#### WORK TO COMPLETE:
Give back exactly the lines from the start of the listing to the line containing "COLLAR_HEIGHT = 0.030", inclusive, and nothing beyond them.

#### DATASET EXTRACT:
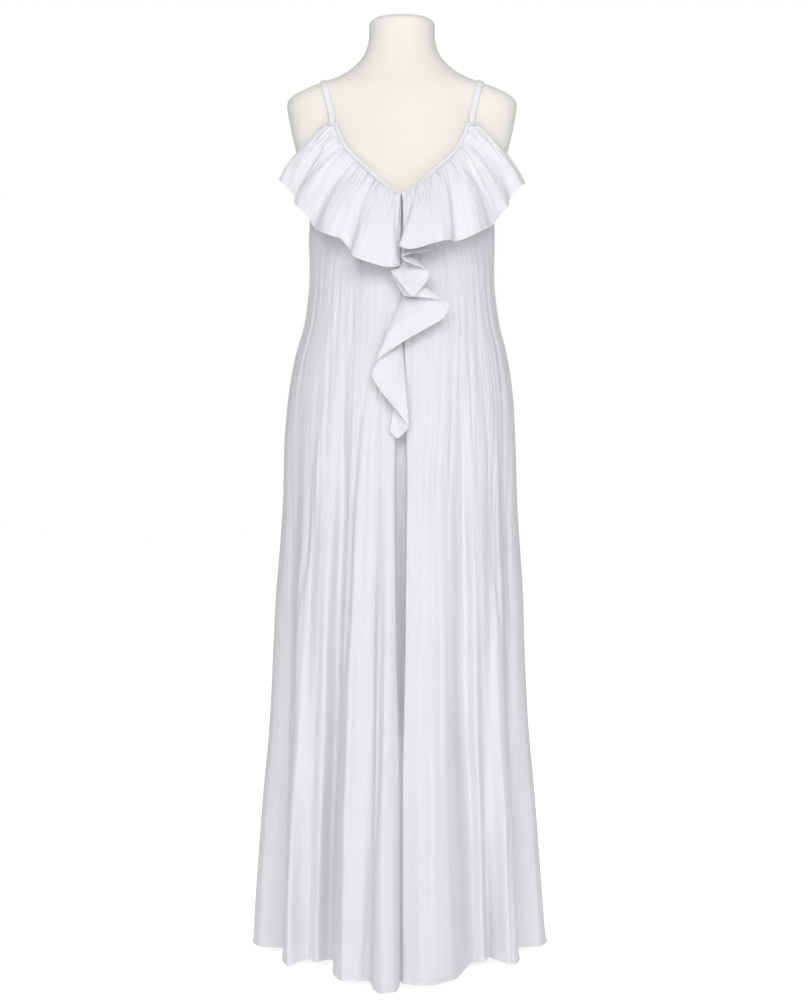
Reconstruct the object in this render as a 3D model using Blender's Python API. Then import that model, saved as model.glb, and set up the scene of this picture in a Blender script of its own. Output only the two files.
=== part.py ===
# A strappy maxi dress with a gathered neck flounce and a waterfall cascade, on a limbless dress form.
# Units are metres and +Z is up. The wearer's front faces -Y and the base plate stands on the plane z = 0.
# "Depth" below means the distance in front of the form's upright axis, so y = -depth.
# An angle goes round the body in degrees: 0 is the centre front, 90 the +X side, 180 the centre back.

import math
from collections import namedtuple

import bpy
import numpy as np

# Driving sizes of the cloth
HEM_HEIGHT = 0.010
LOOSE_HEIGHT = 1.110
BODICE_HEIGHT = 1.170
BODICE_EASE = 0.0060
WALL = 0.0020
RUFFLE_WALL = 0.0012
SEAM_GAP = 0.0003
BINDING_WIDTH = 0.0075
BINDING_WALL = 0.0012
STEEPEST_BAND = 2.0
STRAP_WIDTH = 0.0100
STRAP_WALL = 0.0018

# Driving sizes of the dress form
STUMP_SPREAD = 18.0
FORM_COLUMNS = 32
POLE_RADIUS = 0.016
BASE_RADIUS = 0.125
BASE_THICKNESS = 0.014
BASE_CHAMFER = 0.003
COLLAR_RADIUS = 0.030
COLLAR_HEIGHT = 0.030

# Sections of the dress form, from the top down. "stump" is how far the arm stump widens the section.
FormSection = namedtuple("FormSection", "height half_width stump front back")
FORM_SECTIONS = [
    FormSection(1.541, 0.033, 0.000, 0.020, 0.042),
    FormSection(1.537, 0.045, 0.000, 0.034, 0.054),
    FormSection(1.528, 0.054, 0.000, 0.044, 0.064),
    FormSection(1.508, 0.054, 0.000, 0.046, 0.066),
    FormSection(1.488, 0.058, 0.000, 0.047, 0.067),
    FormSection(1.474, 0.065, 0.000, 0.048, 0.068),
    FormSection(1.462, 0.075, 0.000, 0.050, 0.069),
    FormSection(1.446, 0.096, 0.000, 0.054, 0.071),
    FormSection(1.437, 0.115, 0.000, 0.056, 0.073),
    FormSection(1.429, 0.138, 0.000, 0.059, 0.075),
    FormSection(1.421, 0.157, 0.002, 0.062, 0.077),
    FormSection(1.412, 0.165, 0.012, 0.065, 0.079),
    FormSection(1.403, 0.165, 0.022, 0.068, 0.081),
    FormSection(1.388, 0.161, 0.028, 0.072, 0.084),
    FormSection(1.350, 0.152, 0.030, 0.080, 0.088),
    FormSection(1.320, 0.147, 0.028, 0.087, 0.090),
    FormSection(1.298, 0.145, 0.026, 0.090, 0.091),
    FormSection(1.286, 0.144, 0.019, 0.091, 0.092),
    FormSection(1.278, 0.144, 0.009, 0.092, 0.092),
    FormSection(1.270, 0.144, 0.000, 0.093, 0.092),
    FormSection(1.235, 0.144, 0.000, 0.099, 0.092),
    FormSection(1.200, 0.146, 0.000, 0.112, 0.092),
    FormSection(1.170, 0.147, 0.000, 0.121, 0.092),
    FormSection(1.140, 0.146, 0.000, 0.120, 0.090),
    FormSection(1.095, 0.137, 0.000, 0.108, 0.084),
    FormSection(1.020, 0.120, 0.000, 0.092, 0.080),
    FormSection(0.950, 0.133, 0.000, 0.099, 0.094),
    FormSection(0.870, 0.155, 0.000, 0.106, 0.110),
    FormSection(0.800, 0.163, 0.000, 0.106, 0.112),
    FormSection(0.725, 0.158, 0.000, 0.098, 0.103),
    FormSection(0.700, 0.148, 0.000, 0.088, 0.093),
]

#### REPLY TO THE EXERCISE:
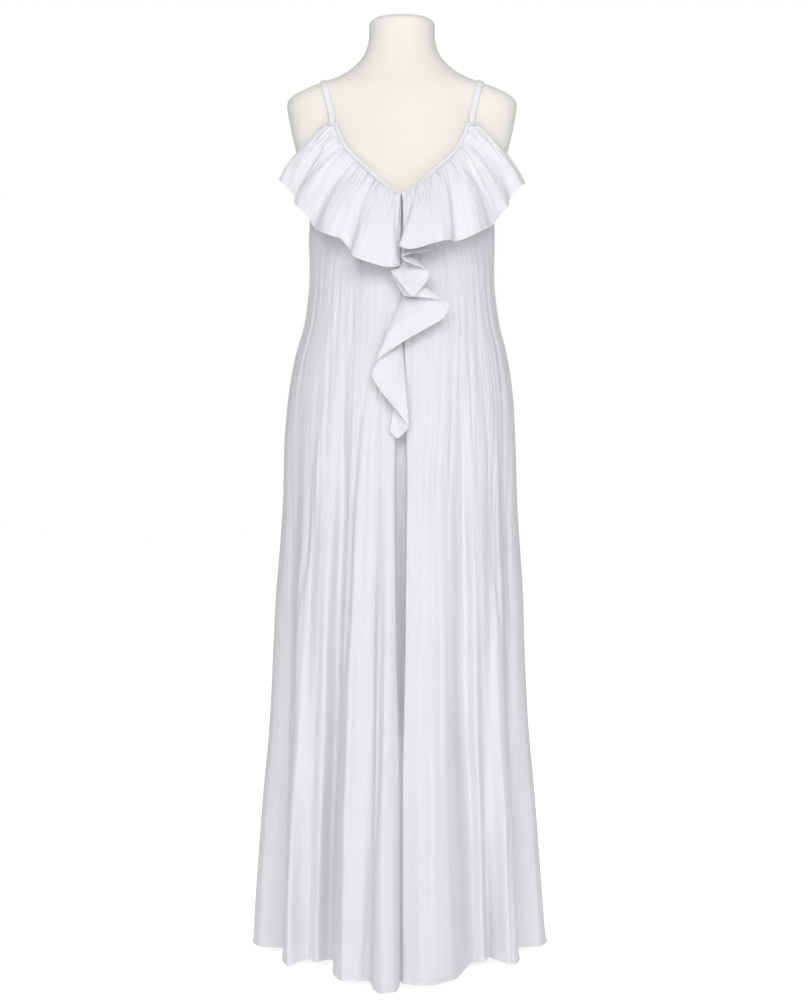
Reconstruct the object in this render as a 3D model using Blender's Python API. Then import that model, saved as model.glb, and set up the scene of this picture in a Blender script of its own. Output only the two files.
=== part.py ===
# A strappy maxi dress with a gathered neck flounce and a waterfall cascade, on a limbless dress form.
# Units are metres and +Z is up. The wearer's front faces -Y and the base plate stands on the plane z = 0.
# "Depth" below means the distance in front of the form's upright axis, so y = -depth.
# An angle goes round the body in degrees: 0 is the centre front, 90 the +X side, 180 the centre back.

import math
from collections import namedtuple

import bpy
import numpy as np

# Driving sizes of the cloth
HEM_HEIGHT = 0.010
LOOSE_HEIGHT = 1.110
BODICE_HEIGHT = 1.170
BODICE_EASE = 0.0060
WALL = 0.0020
RUFFLE_WALL = 0.0012
SEAM_GAP = 0.0003
BINDING_WIDTH = 0.0075
BINDING_WALL = 0.0012
STEEPEST_BAND = 2.0
STRAP_WIDTH = 0.0100
STRAP_WALL = 0.0018

# Driving sizes of the dress form
STUMP_SPREAD = 18.0
FORM_COLUMNS = 32
POLE_RADIUS = 0.016
BASE_RADIUS = 0.125
BASE_THICKNESS = 0.014
BASE_CHAMFER = 0.003
COLLAR_RADIUS = 0.030
COLLAR_HEIGHT = 0.030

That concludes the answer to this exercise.